(Excerpt from Giving Back)
Stanford Grads Lead Building of Hospital in India
Five twenty-something Stanford alumni, united by their student volunteering experience in India over the course of a decade, hatched a plan to help meet one of the key needs for the Indian state of Jharkhand: local medical care. Nearly one hundred thousand villagers have to travel three hours or more to get to the hospital at the state capital. Building a local health center would provide timely care that could save lives and double as a community center for health-education programs. Despite their busy professional lives and living spread out across the United States, the cofounders of Hospital for Hope kept at their dream. They started off by raising more than $100,000 for the construction costs through their online efforts, happy hours, and gala events, learning to partner with other nonprofits to pull together the large events. They worked with One World Children’s Fund (their fiscal agent), Construction for Change (to do the building), and Jagriti Vihara (JV), the local nongovernmental organization that will work with other community partners to run the hospital.

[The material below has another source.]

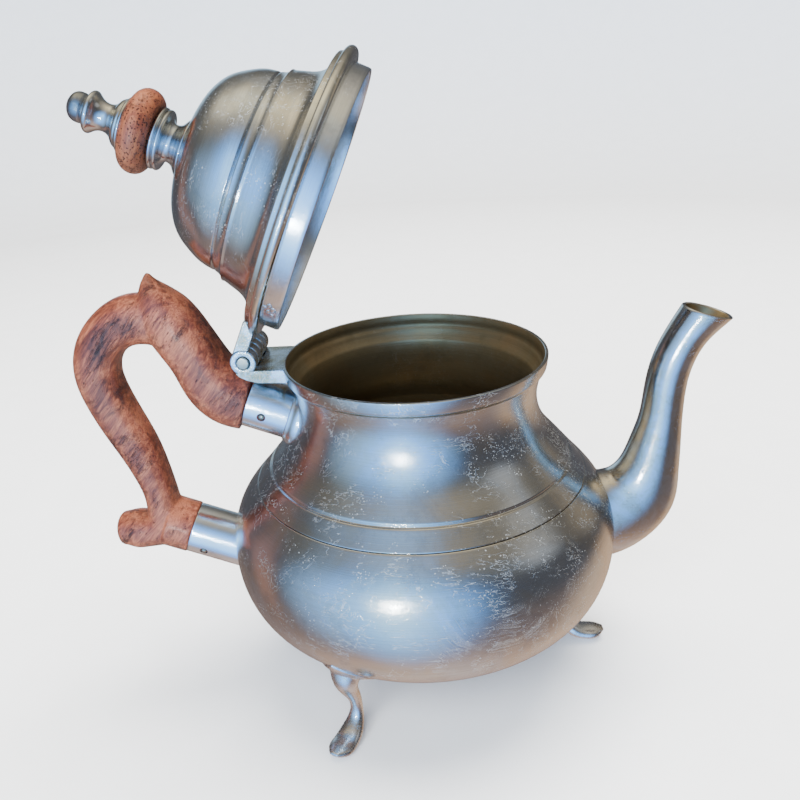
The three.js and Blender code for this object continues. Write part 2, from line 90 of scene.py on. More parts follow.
# ---- lines ----
def cubic(knots, points, at):
    """The natural cubic curve through points at the given knots, evaluated at other parameters."""
    count = len(knots)
    gap = np.diff(knots)
    system = np.eye(count)
    right_side = np.zeros_like(points)
    for i in range(1, count - 1):
        system[i, i - 1:i + 2] = gap[i - 1], 2 * (gap[i - 1] + gap[i]), gap[i]
        rise = (points[i + 1] - points[i]) / gap[i] - (points[i] - points[i - 1]) / gap[i - 1]
        right_side[i] = 6 * rise
    bend = np.linalg.solve(system, right_side)
    i = np.clip(np.searchsorted(knots, at) - 1, 0, count - 2)
    to_end, from_start, width = (knots[i + 1] - at)[:, None], (at - knots[i])[:, None], gap[i][:, None]
    curve = (bend[i] * to_end**3 + bend[i + 1] * from_start**3) / (6 * width)
    curve += (points[i] / width - bend[i] * width / 6) * to_end
    return curve + (points[i + 1] / width - bend[i + 1] * width / 6) * from_start


def lengths_along(line):
    return np.concatenate([[0], np.cumsum(np.linalg.norm(np.diff(line, axis=0), axis=1))])


def smooth_line(pairs, step=0.6):
    """A curve of continuous curvature through the points, cut into pieces about one step long."""
    points = np.array(pairs, float)
    knots = lengths_along(points)
    count = max(int(knots[-1] / step), 2)
    return cubic(knots, points, np.linspace(0, knots[-1], count + 1))


def trimmed(line, at_start, at_end):
    """The line without the given lengths at its two ends."""
    along = lengths_along(line)
    first, last = at_start, along[-1] - at_end
    kept = line[(along > first + 1e-6) & (along < last - 1e-6)]
    ends = [[np.interp(s, along, line[:, k]) for k in (0, 1)] for s in (first, last)]
    return np.vstack([ends[0], kept, ends[1]])


def chained(sections, radius=0.3, closed=True, steps=4):
    """One outline from sections that meet at corners, with every corner rounded."""
    sections = [np.array(s, float) for s in sections]
    count = len(sections)
    cuts = [min(radius, lengths_along(s)[-1] * 0.45) for s in sections]
    parts = []
    for i, section in enumerate(sections):
        at_start = cuts[i] if closed or i > 0 else 0
        at_end = cuts[i] if closed or i < count - 1 else 0
        part = trimmed(section, at_start, at_end)
        parts.append(part)
        if closed or i < count - 1:
            following = sections[(i + 1) % count]
            corner = section[-1]
            after = trimmed(following, cuts[(i + 1) % count], 0)[0]
            for t in np.linspace(0, 1, steps + 1)[1:-1]:
                bend = (1 - t) ** 2 * part[-1] + 2 * t * (1 - t) * corner + t**2 * after
                parts.append(bend[None])
    return np.vstack(parts)


def straight(*corners):
    """The straight sections between corners, for an outline."""
    return [list(pair) for pair in zip(corners, corners[1:])]


def arc(centre, radius, start_deg, end_deg, steps=28):
    angles = np.radians(np.linspace(start_deg, end_deg, steps))
    return [(centre[0] + radius * math.cos(a), centre[1] + radius * math.sin(a)) for a in angles]


def inset(line, distance):
    """The line moved to its left, which is towards the axis where it climbs."""
    along = np.gradient(line, axis=0)
    along /= np.linalg.norm(along, axis=1)[:, None]
    moved = line + distance * np.column_stack([-along[:, 1], along[:, 0]])
    moved[:, 0] = np.maximum(moved[:, 0], 0)
    return moved


def between(line, low, high):
    """The part of a climbing line between two heights, with exact ends."""
    inside = line[(line[:, 1] > low + 1e-4) & (line[:, 1] < high - 1e-4)]
    ends = [[np.interp(z, line[:, 1], line[:, 0]), z] for z in (low, high)]
    return np.vstack([ends[0], inside, ends[1]])


# ---- meshes ----
def piece(name, verts, faces, *finish, **more):
    """A finished piece from vertices and faces, with the points that coincide welded."""
    return finish_piece(joined_mesh(name, [(verts, faces)], weld=True), *finish, **more)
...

With the initial money raised and construction underway, the Hospital for Hope team has entered a new phase, planning for the staffing, operations, and ensuring the sustainability of the hospital. Now taking the role of consultants to JV, they’ve researched the best models for hospitals in developing areas, along with pitfalls to avoid. The project has provided valuable real-world experience in all the skills required to carry out a complex project: visioning and planning, implementation, partnering, and management. These skills have transferred to their day jobs, but the most valuable part of their volunteer experience was the inspiration of working with people so committed to helping others. As cofounder Golda Philip says,
We were searching for what we wanted to do, a sense of purpose and vocation. JV gave us a model. . . . It provided inspiration for all of us at an early, critical stage of development as professionals and global citizens responsible to the people around us.